Amid multiple allegations of sexual harassment
The announcement came from 21st Century Fox, the parent company of Fox News, on Wednesday afternoon. “After a thorough and careful review of the allegations, the company and Bill O’Reilly have agreed that Bill O’Reilly will not be returning to the Fox News Channel,” the company said in a statement.
His longtime 8 p.m. slot will be taken by Fox News’ Tucker Carlson, the host of Tucker Carlson Tonight.
O’Reilly’s future with the cable channel had been in growing doubt ever since the New York Times reported that multiple allegations of sexual harassment against the O’Reilly Factor host over the years had resulted in payouts from the network or O’Reilly himself. Those payouts totaled about $13 million, the Times reported. That revelation, following the network’s high-profile ouster of its former chairman Roger Ailes amid allegations of sexual harassment, prompted dozens of companies to pull their advertisements from O’Reilly’s show.
Like Ailes, O’Reilly has repeatedly denied allegations of sexual harassment.
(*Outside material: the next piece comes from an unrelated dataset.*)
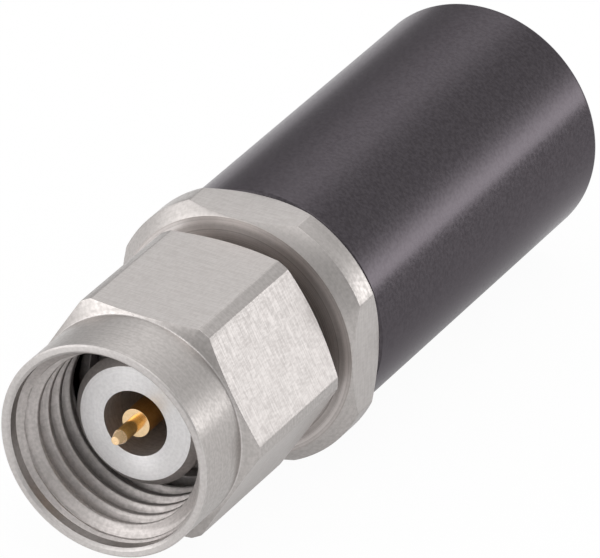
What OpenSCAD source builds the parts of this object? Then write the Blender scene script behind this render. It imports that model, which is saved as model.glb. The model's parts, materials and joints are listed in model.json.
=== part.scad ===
// Mismatch termination with a male 2.4 mm coaxial connector, lying on its side.
// The origin is on the axis at the mating plane. The mating end faces -Y and the closed end +Y.
// Depths along the axis are counted from the mating plane towards the closed end.

/* [Mating interface] */
// Bore of the outer conductor, which sets the air line
bore_d = 2.4; // [2.2:0.05:2.8]
// Diameter of the centre conductor
line_d = 1.042; // [0.96:0.002:1.16]
// Diameter of the male pin
pin_d = 0.511; // [0.42:0.001:0.6]
// Flat on the end of the male pin
pin_flat_d = 0.3; // [0.2:0.01:0.4]
// Length of the male pin from its shoulder to its flat
pin_l = 1.43; // [1.1:0.01:1.8]
// Length of the pin's tapered nose
pin_nose_l = 0.36; // [0.2:0.01:0.6]
// Distance of the pin's shoulder behind the mating plane
pin_recess = 0.03; // [0.01:0.01:0.1]
// Outer diameter of the flat mating face
face_d = 4.2; // [3.8:0.05:4.4]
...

In a statement, he called the allegations “unfounded” and thanked his viewers.
O’Reilly’s lawyer, Marc E. Kasowitz, was not immediately available for comment when contacted by Fortune. But on Tuesday, in response to yet another allegation, Kasowitz decried “an orchestrated campaign” against O’Reilly.
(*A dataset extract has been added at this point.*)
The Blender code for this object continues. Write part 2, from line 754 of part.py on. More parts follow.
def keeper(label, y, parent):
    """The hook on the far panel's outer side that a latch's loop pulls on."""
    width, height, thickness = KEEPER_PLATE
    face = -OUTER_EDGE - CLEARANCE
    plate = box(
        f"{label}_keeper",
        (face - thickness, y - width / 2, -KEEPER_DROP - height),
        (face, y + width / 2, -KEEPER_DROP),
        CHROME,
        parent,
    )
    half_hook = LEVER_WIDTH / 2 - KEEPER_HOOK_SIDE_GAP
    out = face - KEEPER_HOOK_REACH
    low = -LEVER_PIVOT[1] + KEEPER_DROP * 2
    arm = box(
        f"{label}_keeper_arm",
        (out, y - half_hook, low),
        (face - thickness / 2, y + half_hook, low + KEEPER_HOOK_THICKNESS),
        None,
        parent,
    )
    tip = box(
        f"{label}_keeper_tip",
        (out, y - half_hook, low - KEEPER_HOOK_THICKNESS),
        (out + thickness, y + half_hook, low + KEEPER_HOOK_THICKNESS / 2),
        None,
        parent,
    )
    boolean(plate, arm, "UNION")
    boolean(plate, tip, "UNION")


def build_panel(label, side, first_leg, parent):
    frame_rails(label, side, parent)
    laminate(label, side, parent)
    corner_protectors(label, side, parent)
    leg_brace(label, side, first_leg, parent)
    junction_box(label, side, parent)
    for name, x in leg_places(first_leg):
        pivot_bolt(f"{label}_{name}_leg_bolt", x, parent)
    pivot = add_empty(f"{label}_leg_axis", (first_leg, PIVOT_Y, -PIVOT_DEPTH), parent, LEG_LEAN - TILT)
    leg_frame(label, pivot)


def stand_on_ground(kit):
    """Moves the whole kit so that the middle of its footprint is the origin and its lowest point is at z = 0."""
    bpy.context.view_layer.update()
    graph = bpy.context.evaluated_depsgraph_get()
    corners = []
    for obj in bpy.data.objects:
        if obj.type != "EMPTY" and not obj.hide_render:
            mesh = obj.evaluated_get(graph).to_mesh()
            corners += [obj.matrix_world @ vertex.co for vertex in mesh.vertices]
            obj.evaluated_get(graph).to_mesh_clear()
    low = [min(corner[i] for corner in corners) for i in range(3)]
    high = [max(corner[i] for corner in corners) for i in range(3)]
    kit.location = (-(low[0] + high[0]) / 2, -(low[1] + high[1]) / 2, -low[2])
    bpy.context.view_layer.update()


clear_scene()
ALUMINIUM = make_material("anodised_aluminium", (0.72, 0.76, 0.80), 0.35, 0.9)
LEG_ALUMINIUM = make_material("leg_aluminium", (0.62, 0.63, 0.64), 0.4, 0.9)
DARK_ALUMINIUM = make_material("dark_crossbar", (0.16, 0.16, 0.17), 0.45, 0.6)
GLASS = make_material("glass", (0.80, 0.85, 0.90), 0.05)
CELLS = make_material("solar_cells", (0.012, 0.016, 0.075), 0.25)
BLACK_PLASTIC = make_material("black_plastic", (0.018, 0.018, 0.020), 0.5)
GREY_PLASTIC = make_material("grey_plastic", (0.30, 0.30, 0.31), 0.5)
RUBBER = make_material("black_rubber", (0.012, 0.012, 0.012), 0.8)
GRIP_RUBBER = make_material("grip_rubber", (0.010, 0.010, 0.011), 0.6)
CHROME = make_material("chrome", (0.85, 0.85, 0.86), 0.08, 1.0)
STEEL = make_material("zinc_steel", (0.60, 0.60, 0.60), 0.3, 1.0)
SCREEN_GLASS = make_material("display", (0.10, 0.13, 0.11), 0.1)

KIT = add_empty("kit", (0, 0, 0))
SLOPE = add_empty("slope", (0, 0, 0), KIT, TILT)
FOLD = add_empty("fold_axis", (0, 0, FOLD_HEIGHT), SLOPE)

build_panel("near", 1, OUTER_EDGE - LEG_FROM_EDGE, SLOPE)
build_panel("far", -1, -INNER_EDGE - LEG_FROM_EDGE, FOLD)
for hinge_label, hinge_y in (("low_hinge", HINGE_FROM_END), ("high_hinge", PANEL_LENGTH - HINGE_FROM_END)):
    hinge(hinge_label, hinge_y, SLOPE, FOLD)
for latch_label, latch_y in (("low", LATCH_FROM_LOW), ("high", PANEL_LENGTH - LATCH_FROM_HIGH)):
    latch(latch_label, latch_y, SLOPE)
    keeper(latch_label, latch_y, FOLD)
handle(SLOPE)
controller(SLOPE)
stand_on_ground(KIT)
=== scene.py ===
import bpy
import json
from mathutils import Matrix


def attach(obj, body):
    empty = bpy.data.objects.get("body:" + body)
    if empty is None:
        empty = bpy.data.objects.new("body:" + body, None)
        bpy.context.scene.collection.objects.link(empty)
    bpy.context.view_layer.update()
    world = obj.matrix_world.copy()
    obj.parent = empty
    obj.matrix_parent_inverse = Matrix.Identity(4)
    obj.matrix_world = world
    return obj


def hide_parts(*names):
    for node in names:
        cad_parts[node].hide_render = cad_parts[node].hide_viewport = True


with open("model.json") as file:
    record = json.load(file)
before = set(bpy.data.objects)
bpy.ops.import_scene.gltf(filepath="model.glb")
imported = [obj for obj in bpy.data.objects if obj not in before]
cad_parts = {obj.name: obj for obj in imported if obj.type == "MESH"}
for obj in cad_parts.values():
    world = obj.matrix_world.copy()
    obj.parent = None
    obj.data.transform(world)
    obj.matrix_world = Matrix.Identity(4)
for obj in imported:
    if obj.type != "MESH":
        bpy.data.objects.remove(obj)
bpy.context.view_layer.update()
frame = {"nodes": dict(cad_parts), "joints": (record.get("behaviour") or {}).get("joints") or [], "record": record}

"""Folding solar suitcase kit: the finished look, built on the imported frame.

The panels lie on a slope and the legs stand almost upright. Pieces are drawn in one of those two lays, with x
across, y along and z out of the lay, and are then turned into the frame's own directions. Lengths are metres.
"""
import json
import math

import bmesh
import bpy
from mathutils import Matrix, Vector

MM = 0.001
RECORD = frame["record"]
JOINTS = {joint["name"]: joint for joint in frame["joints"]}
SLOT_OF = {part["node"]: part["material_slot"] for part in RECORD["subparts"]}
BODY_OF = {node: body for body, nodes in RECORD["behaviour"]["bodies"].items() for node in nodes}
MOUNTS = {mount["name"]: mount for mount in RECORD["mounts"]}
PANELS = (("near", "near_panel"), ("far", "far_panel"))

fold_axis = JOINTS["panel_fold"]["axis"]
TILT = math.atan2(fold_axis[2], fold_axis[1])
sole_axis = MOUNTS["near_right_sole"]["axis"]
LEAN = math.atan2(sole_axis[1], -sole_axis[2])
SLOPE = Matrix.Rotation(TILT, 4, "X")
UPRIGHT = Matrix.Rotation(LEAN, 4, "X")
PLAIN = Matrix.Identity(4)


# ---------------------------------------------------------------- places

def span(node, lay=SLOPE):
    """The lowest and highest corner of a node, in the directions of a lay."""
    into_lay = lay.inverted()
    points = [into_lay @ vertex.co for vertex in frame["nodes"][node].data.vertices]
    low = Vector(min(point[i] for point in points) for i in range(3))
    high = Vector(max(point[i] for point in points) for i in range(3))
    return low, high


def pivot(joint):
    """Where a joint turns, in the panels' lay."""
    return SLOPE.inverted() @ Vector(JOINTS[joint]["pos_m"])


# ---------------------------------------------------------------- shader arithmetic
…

“It is outrageous that an allegation from an anonymous person about something that purportedly happened almost a decade ago is being treated as fact,” Kasowitz said, “especially where there is obviously an orchestrated campaign by activists and lawyers to destroy Mr. O’Reilly and enrich themselves through publicity driven donations.”
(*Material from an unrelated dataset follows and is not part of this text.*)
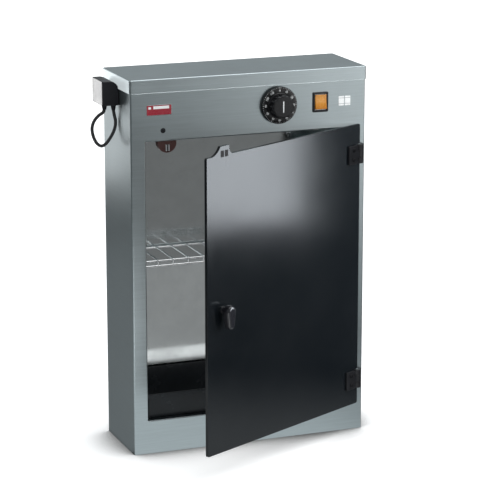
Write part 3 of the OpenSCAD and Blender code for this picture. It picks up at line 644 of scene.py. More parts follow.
RED_BADGE = badge_enamel()
LABEL = label_film()
CATCH_BROWN = moulding("catch_brown", (0.050, 0.022, 0.020), 0.36)
MAGNET = moulding("magnet", (0.03, 0.03, 0.032), 0.5, grain=700, depth=0.03)
GLASS = lamp_glass()
CAP_METAL = turned_metal("lamp_cap", (0.74, 0.75, 0.76), 0.28)
BRASS = turned_metal("brass", (0.80, 0.58, 0.24), 0.22)
SOCKET = moulding("socket_white", (0.80, 0.80, 0.77), 0.42, wear=1.04)
BALLAST = moulding("ballast_varnish", (0.62, 0.62, 0.60), 0.4, wear=1.05)
CREAM = moulding("terminal_cream", (0.76, 0.70, 0.52), 0.42, wear=1.05)
SHEATH = moulding("wire_sheath", (0.07, 0.09, 0.26), 0.4, wear=1.3)
RUBBER = moulding("cord_rubber", (0.014, 0.014, 0.015), 0.48, grain=1200, depth=0.015)


# ---------------------------------------------------------------- camera, cord

def add_camera():
    """The photo's view."""
    data = bpy.data.cameras.new("camera")
    data.sensor_width = 36
    data.lens = CAMERA_LENS
    data.clip_end = 60
    obj = link_new("camera", data)
    obj.location = CAMERA_PLACE
    obj.rotation_euler = (math.radians(90 - CAMERA_DOWN), 0, math.radians(CAMERA_TURN))
    bpy.context.scene.camera = obj


def link_cord():
    """The short cord that leaves the supply box by one gland and goes back in by the other."""
    route = [Vector(p) * MM for p in CORD_ROUTE]
    data = bpy.data.curves.new("link_cord_run", "CURVE")
    data.dimensions = "3D"
    data.bevel_depth = CORD_R
    data.bevel_resolution = 4
    data.resolution_u = 10
    data.use_fill_caps = True
    spline = data.splines.new("BEZIER")
    spline.bezier_points.add(len(route) - 1)
    last = len(route) - 1
    for i, (knot, here) in enumerate(zip(spline.bezier_points, route)):
        run = (route[min(i + 1, last)] - route[max(i - 1, 0)]) / 6
        knot.co = here
        knot.handle_left = here - run
        knot.handle_right = here + run
    obj = link_new("link_cord_run", data)
    data.materials.append(RUBBER)
    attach(obj, "cabinet")
    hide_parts("link_cord")
    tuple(route[0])


# ---------------------------------------------------------------- casing

def casing():
    """The front and sides, folded from one sheet, with an edge turned in round the opening."""
    low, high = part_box("casing")
    top = high.z
    bm = bmesh.new()
    right = [Vector((high.x, high.y))] + arc(high.x - CORNER_R, low.y + CORNER_R, CORNER_R, 0, -90, 6)
    columns = {}
    for side in (-1, 1):
        column = [[bm.verts.new((side * p.x, p.y, z)) for z in (0, top)] for p in right]
        columns[side] = column[-1]
        for a, b in zip(column, column[1:]):
            bm.faces.new((a[0], b[0], b[1], a[1]))
    outer = [columns[1][1], columns[-1][1], columns[-1][0], columns[1][0]]
    middle = (OPENING_LOW + OPENING_TOP) / 2
    tall = OPENING_TOP - OPENING_LOW
    steps = 6
    at = on_front(0, middle)
    loops = []
    for grow, deep in quarter(FOLD_R, 6):
        ring = round_rect(2 * (OPENING_X + grow), tall + 2 * grow, FOLD_R / 2 + grow, steps)
        loops.append([bm.verts.new(at(p.x, p.y, -deep)) for p in ring])
    inner = round_rect(2 * OPENING_X, tall, FOLD_R / 2, steps)
    loops.append([bm.verts.new(at(p.x, p.y, -FOLD_DEPTH)) for p in inner])
    count = len(inner)
    for a, b in zip(loops, loops[1:]):
        for i in range(count):
            j = (i + 1) % count
            bm.faces.new((a[i], a[j], b[j], b[i]))
    edge = loops[0]
    turns = [k * (steps + 1) + steps // 2 for k in range(4)]
    for k in range(4):
        start, end = turns[k], turns[(k + 1) % 4]
        stop = end + 1 if end > start else end + count + 1
        span = [edge[i % count] for i in range(start, stop)]
        bm.faces.new([outer[k], *span, outer[(k + 1) % 4]])
    for side in (-1, 1):
        near = side * (high.x - SHEET)
        far = side * (high.x - SHEET - FLANGE)
        corners = [(near, 0), (near, top), (far, top), (far, 0)]
        bm.faces.new([bm.verts.new((x, high.y - SHEET, z)) for x, z in corners])
    face_outwards(bm)
    piece("casing_shell", bm, STEEL, "cabinet", ["casing"], sharp=40, solid=SHEET)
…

Fox News has faced pressure for weeks — both internally and externally — to remove O’Reilly, and the anchor had been vacationing in Italy in the days leading up to his removal. The allegations against him added to the recent sexual harassment scandals that have plagued the company. Last year, former Fox News anchor Gretchen Carlson, among other women, accused Ailes of sexual harassment. Ailes stepped down in July 2016, and was replaced by Bill Shine and Jack Abernethy, who were named co-presidents.
Losing O’Reilly, who joined the network in 1996, is likely to hurt Fox News’ bottom line. The O’Reilly Factor — which was the No. 1 program in cable news in 2016 — has generated more than $446 million in advertising revenues from 2014 through 2016, according to the research firm Kantar Media. His show was viewed by an average of four million people each night.